As declarações do governador português surgem dias depois de o vice-presidente do Banco Central Europeu (BCE), Luis de Guindos ter admitido que devido à continuidade inesperada da crise de abastecimento e à subida dos custos energéticos, "[afinal] a inflação na zona euro não é tão transitória, como estimavam as previsões há uns meses".
Apesar de tudo, o economista espanhol salientou que as previsões sobre a inflação na zona euro neste ano e em 2023 e 2024 ainda se mantém "em cima da mesa".
Em novembro, a inflação anual na zona euro atingiu 4,9%, a taxa mais elevada desde o início da série, em 1997, de acordo com os dados do Eurostat. O BCE prevê que os preços aumentem em média 3,2% este ano, e 1,8% em 2023 e 2024.
"Sistema financeiro português é mais robusto"
Já quando confrontado com o que o diário espanhol classifica como " reestruturação drástica do sistema financeiro português" e se este processo foi uma forma de perda da soberania financeira de Portugal, Centeno frisou que, no momento, "a taxa de empréstimos não perfoming (NPL) está próxima dos 4%. Isto significa que o sistema é mais robusto, mas é um processo que temos de tratar".
O governador deixou claro que "ainda pode haver alguma consolidação do sistema bancário português.
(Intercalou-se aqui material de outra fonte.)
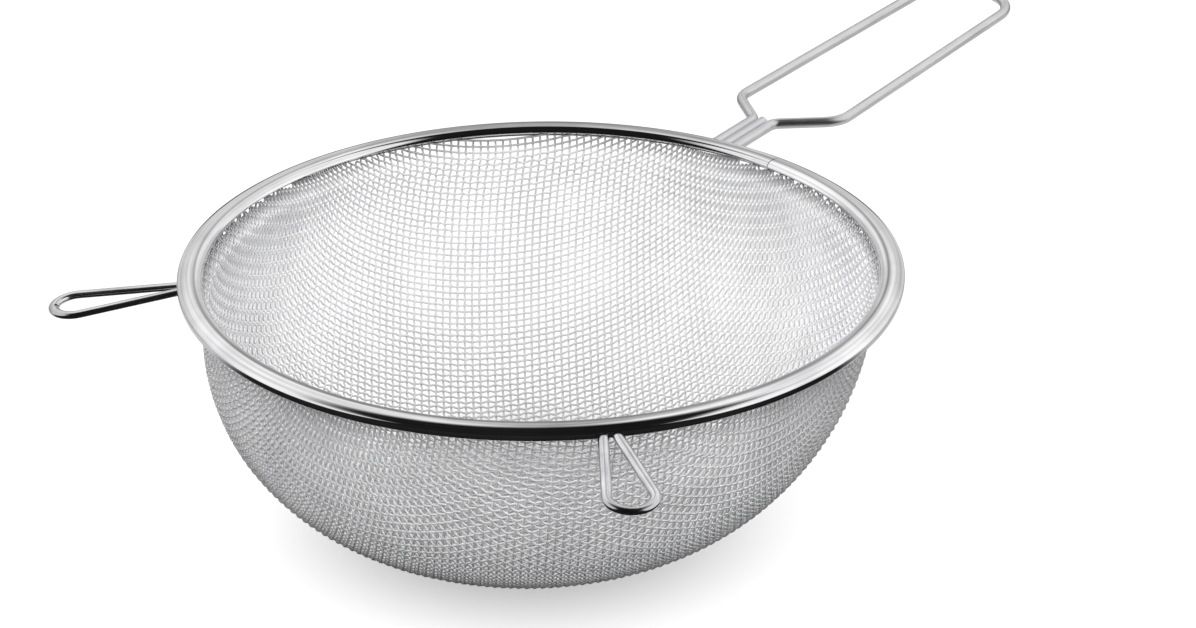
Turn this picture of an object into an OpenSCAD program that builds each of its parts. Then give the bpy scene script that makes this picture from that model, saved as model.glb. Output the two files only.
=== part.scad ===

É evidente que, num sistema financeiro altamente integrado, com uma única supervisão do BCE, temos de estar atentos ao financiamento da nossa economia e, se houver uma perda de soberania, é outra dimensão do múltiplo deste equilíbrio", acrescentou Mário Centeno.
O governador aproveitou ainda o momento para dar como exemplo a recuperação da Caixa Geral de Depósitos, recordando que "a presença de um grande e bem capitalizado banco público [Caixa Geral de Depósitos] é uma âncora que não existia no passado".